The Takeout: Trusted employees stealing from their employer is not a new phenomenon. It is a growing one. Interestingly, most corporate fraud is detected randomly; by carelessness, or a tip-off. So what does an organisation do? Systems, audits, and careful employment processes are certainly essential. However, most important, according to those close to the ‘fraud-face’ are good company ethics.
From an article by Kathy Ombler in the May 2016 Management Magazine.
Some of the cases in 2016 included an engineer and his partner stealing $2.2m from the engineer’s employer, Might River Power, unexplained transactions of some $1.84m at Auckland International Airport and a High Court action by Sky City over an employee’s alleged $2.56m fraud.

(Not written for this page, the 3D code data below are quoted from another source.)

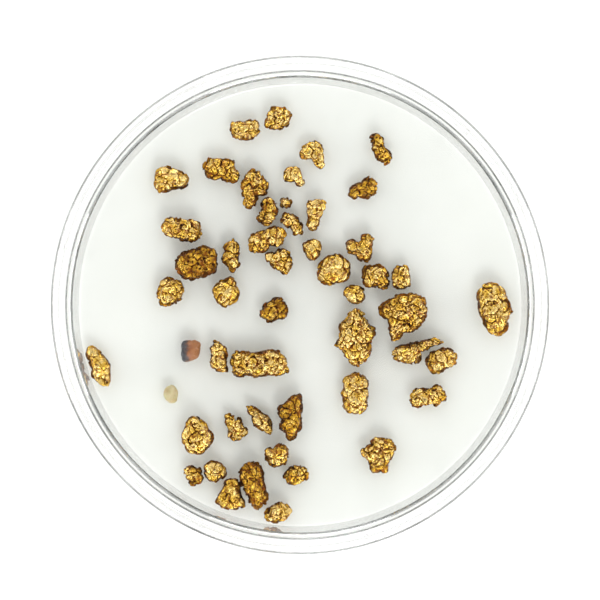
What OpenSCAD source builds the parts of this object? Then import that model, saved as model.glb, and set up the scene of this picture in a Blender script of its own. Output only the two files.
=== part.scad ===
// Round clear sample dish with a lift-off lid, holding loose natural gold nuggets, a garnet pebble and a
// quartz grain. Millimetres, +Z up, origin at the middle of the underside.

/* [Dish base] */
// Outer diameter of the base at its rim
base_d = 85; // [84:0.5:86]
// Outer diameter of the base at its foot, a little less so that it leaves the mould
foot_d = 84.6; // [83.6:0.2:84.8]
// Height of the base, foot to rim
base_h = 13.6; // [13:0.2:16]
// Thickness of the base's wall
base_wall = 1.3; // [1:0.1:1.5]
// Thickness of the base's floor
floor_t = 1.2; // [0.8:0.1:1.4]
// Radius of the inside corner between floor and wall
floor_fillet = 0.4; // [0.2:0.1:1]
// Width of the bevel on each side of the rim
rim_bevel = 0.35; // [0.1:0.05:0.4]
// Height of the bevel on each side of the rim
rim_bevel_h = 0.6; // [0.3:0.1:1]

/* [Lid] */
// Outer diameter of the lid
lid_d = 90; // [89:0.5:92]
// Height of the lid, skirt to stacking ring
lid_h = 6.5; // [5.5:0.5:8]
// Thickness of the lid's top plate
lid_plate = 1.0; // [0.8:0.1:1.2]
// Thickness of the lid's skirt
lid_wall = 1.0; // [0.9:0.1:1.2]
// Radius of the rounded edge round the top of the lid
lid_shoulder = 0.7; // [0.4:0.1:0.8]
// Height of the stacking ring above the top plate
stack_h = 0.5; // [0.3:0.1:0.8]
// Inner diameter of the stacking ring, which the foot of the next dish drops into
stack_d = 85.8; // [85.2:0.2:87]

/* [Vents] */
// Number of vent pads under the lid, each with its rib
vents = 3; // [3:1:6]
// Angle of the first vent pad from +X
vent_angle = 46; // [0:1:119]
// Gap that the vent pads hold open between the base's rim and the lid
vent_gap = 0.4; // [0.4:0.1:0.8]
// Width of a vent pad along the rim
vent_w = 1.6; // [1.5:0.1:4]
// Diameter of the round rib that runs down the skirt from each pad
rib_d = 1.0; // [1:0.1:1.4]
// How far a rib stands in from the skirt
rib_in = 0.6; // [0.6:0.1:0.9]
// Length of a rib down the skirt
rib_drop = 3.2; // [2:0.2:4.4]

/* [Nuggets] */
// How far a nugget's flanks are worn in at random, as a share of its reach
roughness = 0.1; // [0:0.01:0.15]
// How far a nugget's flanks rise and fall at random, as a share of its height
waviness = 0.05; // [0:0.01:0.06]

/* [Hidden] */
$fn = 96;
nugget_count = 49;

foot_round = 0.5;                      // rounding of the base's outer bottom corner
lid_fillet = 0.3;                      // rounding inside the lid, where skirt meets plate
skirt_edge = 0.2;                      // bevel on the skirt's lower edge
ring_slope = 0.2;                      // slope on the inside of the stacking ring
plate_z = base_h + vent_gap;           // underside of the lid's plate
plate_top = plate_z + lid_plate;
lid_top = plate_top + stack_h;
skirt_z = lid_top - lid_h;             // lower edge of the lid's skirt
overlap = 0.2;                         // how far a vent's pad sinks into the lid it is moulded on

plastic = [0.93, 0.95, 0.94, 0.35];
bright_gold = [0.87, 0.66, 0.26];

// The body of a lump, ring by ring from the floor up.
// Each row: [share of its reach, share of its height, uneven or not]
RINGS = [
    [0.55, 0.00, 0],
    [0.96, 0.20, 1],
    [1.00, 0.48, 0],
    [0.88, 0.78, 1],
    [0.52, 0.95, 1]
];

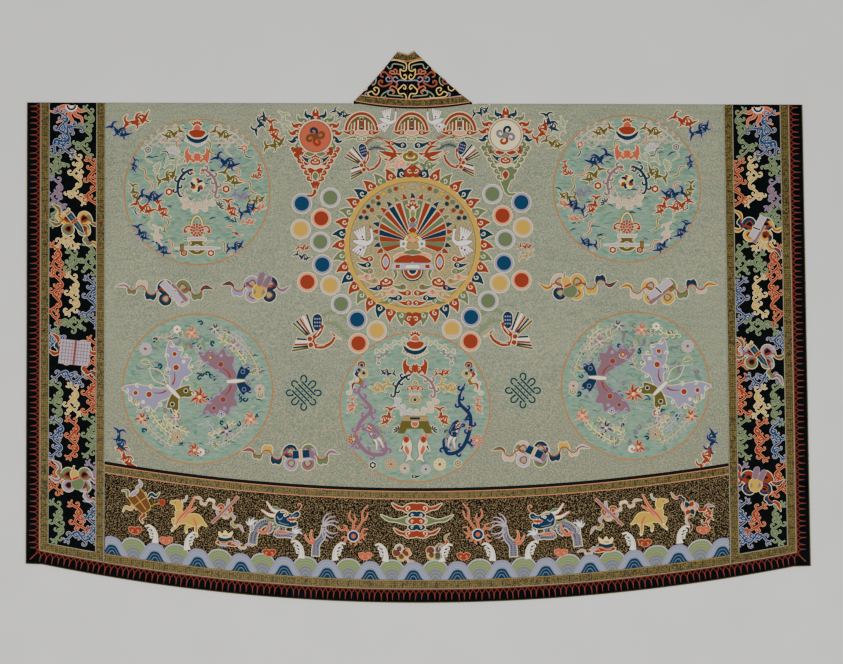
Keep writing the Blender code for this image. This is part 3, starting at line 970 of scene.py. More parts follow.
def curve(points, step=1.0, closed=False):
    """Smooth line through these points (Catmull-Rom), cut into about this step."""
    knots = np.asarray(points, float)
    if closed:
        knots = np.concatenate([knots[-1:], knots, knots[:2]])
    else:
        knots = np.concatenate([2 * knots[:1] - knots[1:2], knots, 2 * knots[-1:] - knots[-2:-1]])
    line = []
    for a, b, c, d in zip(knots, knots[1:], knots[2:], knots[3:]):
        cuts = max(2, int(math.ceil(float(np.hypot(*(c - b)[:2])) / step)))
        for i in range(cuts):
            t = i / cuts
            line.append(0.5 * (2 * b + (c - a) * t + (2 * a - 5 * b + 4 * c - d) * t ** 2
                               + (3 * b - a - 3 * c + d) * t ** 3))
    if not closed:
        line.append(knots[-2])
    return np.array(line)


def sideways(line):
    """Unit directions to the left of a line, point by point."""
    along = np.gradient(line, axis=0)
    size = np.maximum(np.hypot(along[:, 0], along[:, 1]), 1e-9)[:, None]
    along = along / size
    return np.stack([-along[:, 1], along[:, 0]], -1)


def cord(work, line, radius, dye, base=0.0, arc=(10, 60, 120, 170)):
    """A round cord sewn along a line given in metres: only its upper side shows."""
    out = sideways(line)
    thick = np.broadcast_to(radius, (len(line),))
    rims = [(math.cos(math.radians(a)), math.sin(math.radians(a))) for a in arc]
    for (near, low), (far, high) in zip(rims, rims[1:]):
        left, right = thick[:, None] * near, thick[:, None] * far
        heights = base + np.concatenate([thick * low, thick * high])
        work.strip(line + out * left, line + out * right, heights, dye)


def laid(x, y):
    """(n, 2) places as laid, in metres from the middle of the shoulder fold."""
    world_x, world_y = lay(np.asarray(x, float), np.asarray(y, float))
    return np.stack([world_x - SHIFT_X, world_y - SHIFT_Y], -1)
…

No matter the size, reputation or the systems it has in place, it seems no company or organisation is bullet proof when it comes to ‘insider attack’. According to the PWC Global Economic Crime Survey, published in Feb 2016, 40% of NZ workplaces have experienced economic crime in the past 2 years .

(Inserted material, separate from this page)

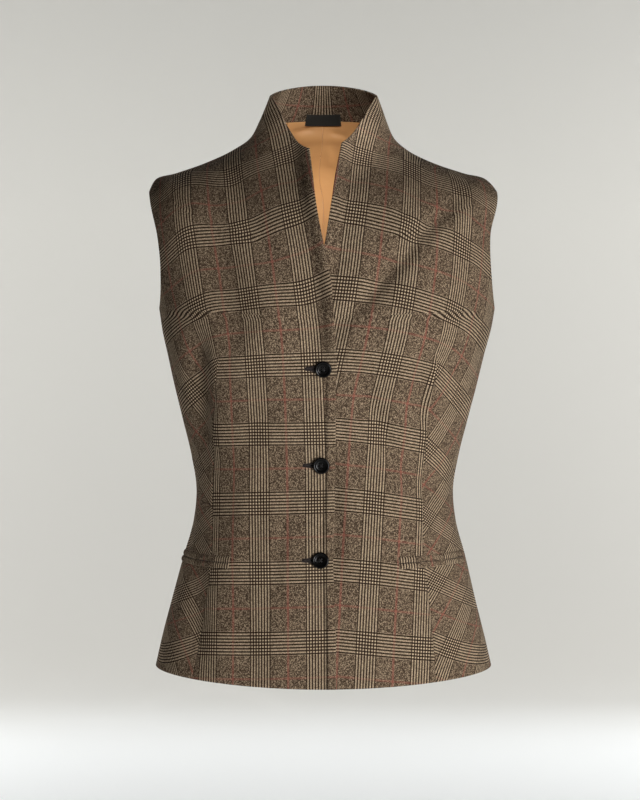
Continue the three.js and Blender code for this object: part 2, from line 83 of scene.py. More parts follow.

By far the majority of this crime, 74% is asset misappropriation. Next on the list at 29% apiece, are cybercrime and procurement fraud.
It is really a question of opportunity, says Julie Read, director of the SFO. “it is comparatively easy to commit fraud where you know the systems and see the opportunity. This is also why fraud is often carried out by long-term employees; they are trusted and given access to systems that allow fraud to be committed. Because they are trusted there may not be sufficient checks and balances to detect the fraud”.
It can get more sinister adds Michael Campbell of Advanced Investigations. “The need to fuel drug addictions is worryingly high. People in senior positions can get hooked on P, then need a lot of money to buy their drugs each week. With that you find organised crime involved, gangs and drugs, it’s all intertwined. People involved with organised crime often target a vulnerable person who has a lucrative position, or they might find out this person needs money, so they’ll encourage a friendship and prey on them”.
Can companies be doing more to thwart a fraudster on their payroll? PWC’s Lucas says,” the level of fraud which companies are able to identify by their own corporate controls is pretty poor, only about 24%. Nearly half of all fraud detection comes through tip-offs and whistle-blowers. For whistle-blowers to come forward you need to stress the ethics of the company. Your employees need to have a clear indication of what’s right and what’s wrong, and to know there is somewhere to go, in a safe environment, where they can report things. Training is also important. The vast majority of companies have good ethics and codes of conduct, but they don’t spend enough time reiterating all this. They ned to drive the ethics down through the company.
You’ve got to have corporate controls in place. Plus you’ve got to make sure people understand they are in place, so you’ve got to do your systems testing, your division of duties, and your audits. You’ve also got to be clear about what your risks are. If you’re a retailer and have a lot of high value goods that can be easily resold, you need to control how those goods come and go so they can’t get nicked. Whereas if your company is building massive plants or infrastructure, and you have a huge purchasing budget, then your focus is everything around your purchasing.
There’s no one size fits all and you’ve got to say, what controls do I need to put in place to give me reasonable confidence I’m not going to have stuff nicked”.
And if all systems fail, 18% of corporate fraud is detected simply by accident, a slip-up, or a colleague tripping over it according to the PWC survey.